Failure mode	Trigger	Fix
`CREATE INDEX CONCURRENTLY` leaves invalid index	Transaction conflict or cancellation during build	Drop the invalid index; recreate with CONCURRENTLY
`NOT VALID` constraint skips existing data violations	Backfill was incomplete before constraint was added	Run `VALIDATE CONSTRAINT` to enforce on all rows; fix violations first
3-step NOT NULL breaks if backfill is skipped	Developer runs step 1 and step 3 without step 2	Enforce step ordering in migration tooling; use explicit progress markers
`lock_timeout` causes migration abort	Another long transaction holds an incompatible lock	Identify and wait for blocking transaction; retry migration with longer timeout
`pg_repack` fails on table with no primary key	Table uses composite key or has no unique identifier	Add a surrogate primary key first, or use a maintenance window rewrite

What This Post Does Not Cover

This checklist covers schema migration risk for PostgreSQL and MySQL. It does not cover: migration tooling comparisons (Flyway vs Liquibase vs sqitch), zero-downtime application deployment patterns when schema and code changes must roll out together, MongoDB schema validation evolution, or database-level encryption key rotation during schema changes.

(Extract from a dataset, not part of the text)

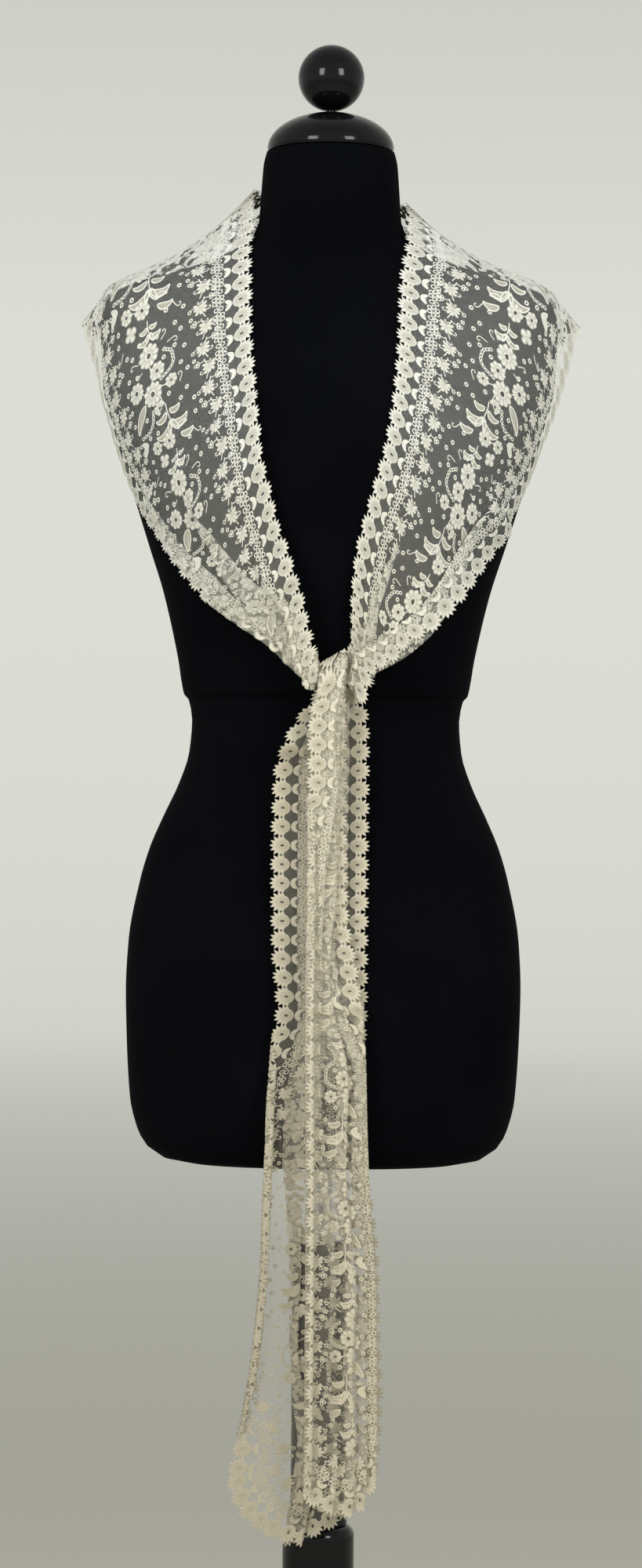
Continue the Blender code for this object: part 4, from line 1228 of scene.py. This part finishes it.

Each of those is a separate decision area.

What to Do Next

Problem: Schema migrations that appear safe on small staging tables can hold ACCESS EXCLUSIVE locks for minutes on large production tables, queuing and dropping connections until they complete or are killed.
Solution: Classify every migration by lock type and table size before running it; use CREATE INDEX CONCURRENTLY and the 3-step NOT NULL split for large tables; and always have the rollback command written before the forward migration runs.
Proof: After implementing CONCURRENTLY and deferred NOT NULL patterns, migration deployments should complete with zero connection queuing — observable in pg_stat_activity showing no waiting state during the migration window.
Action: Pick one upcoming schema migration and run through this checklist before executing it. If it requires ACCESS EXCLUSIVE on a table over 1 GB, find the online alternative or schedule the maintenance window before the deployment date.